3 Implementation (Figure 3)

As far as I know, the MSE mechanism for overwriting a segment is to call SourceBuffer.remove(startTime, endTime), followed by SourceBuffer.append(bufferSource).

Figure 3 shows that event E2 is unchanged following overwriting part of the segment. Are there any cases where the events would be removed from the dispatch buffer?

Yes, if the entire segment is overwritten. This is mentioned in the perge process.

4.1 Initialization

To support specifying the dispatch mode, we would need to add subscribe(type, dispatchMode) and unsubscribe(type) methods somewhere. But note that some browsers may not support the on_receive dispatch mode (see this comment).

Then I suppose such a browser treats all event schemes as schemes with the on_start dispatch mode and that would be a limiting factor for interoperability.
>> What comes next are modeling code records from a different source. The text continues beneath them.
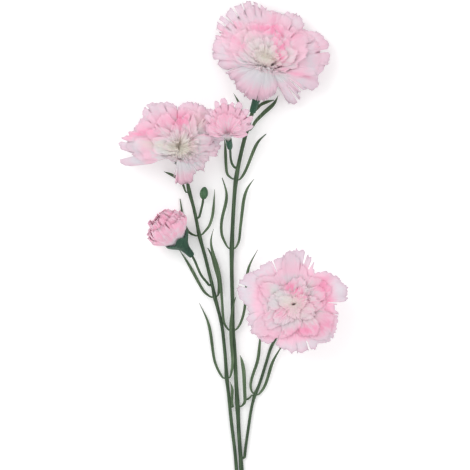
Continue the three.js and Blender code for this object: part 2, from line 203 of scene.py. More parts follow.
class Recipe:
    # a material being made: its node tree and short ways to add to it

    def __init__(self, name):
        self.material = bpy.data.materials.new(name)
        self.material.use_nodes = True
        self.tree = self.material.node_tree
        self.shader = self.tree.nodes["Principled BSDF"]

    def add(self, kind, links=(), **settings):
        node = self.tree.nodes.new(kind)
        for key, value in settings.items():
            setattr(node, key, value)
        for socket, source in links:
            if hasattr(source, "links"):
                self.tree.links.new(source, node.inputs[socket])
            else:
                node.inputs[socket].default_value = source
        return node

    def ramp(self, source, stops):
        node = self.add("ShaderNodeValToRGB", [(0, source)])
        band = node.color_ramp
        while len(band.elements) < len(stops):
            band.elements.new(0.5)
        for element, (place, colour) in zip(band.elements, stops):
            element.position = place
            element.color = colour + (1.0,)
        return node.outputs["Color"]

    def grey(self, source, low, high):
        # a ramp between two (place, grey value) stops
        return self.ramp(source, [(place, (value,) * 3) for place, value in (low, high)])

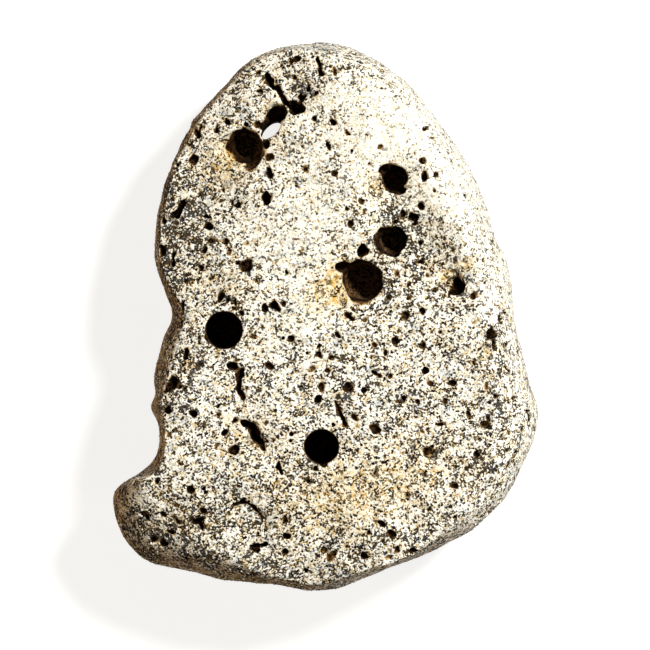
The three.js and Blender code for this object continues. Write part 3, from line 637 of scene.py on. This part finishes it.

For instance, SCTE 35 events are already designed for on_receive mode and they won't work properly with browsers not supporting this mode.

Step 2, Event buffer initialization, maps directly to TextTrack initialization.

4.2 Append

The "already-dispatched" table would be a new browser feature. We need to figure out how / where to add this.

How long would the "already-dispatched" table look back? This is related to the equivalency lifetime question in #28

I think it should be left to implementation as I mentioned in #28.

4.3 Dispatch

As already mentioned, I think that dispatch is handled already by the time marches on steps. Dispatch in the context of the TextTrack APIs would mean firing TextTrackCue 'enter' and 'exit' events, and TextTrack 'cuechange' events to the web page.

Great!

4.4 Purge

Should this be the website’s responsibility, or do we expect the browser to do this? Purging is implemented by calling SourceBuffer.remove(start, end) and the website could remove / update the corresponding cues itself.

A similar process for media buffer purging can be used for event dispatch buffer purging. But I think it is the browser's responsibility (at least I think this is the case in MSE for the media buffer. But I might be wrong).

chrisn commented 3 years ago

I have uploaded a markdown version of the document here.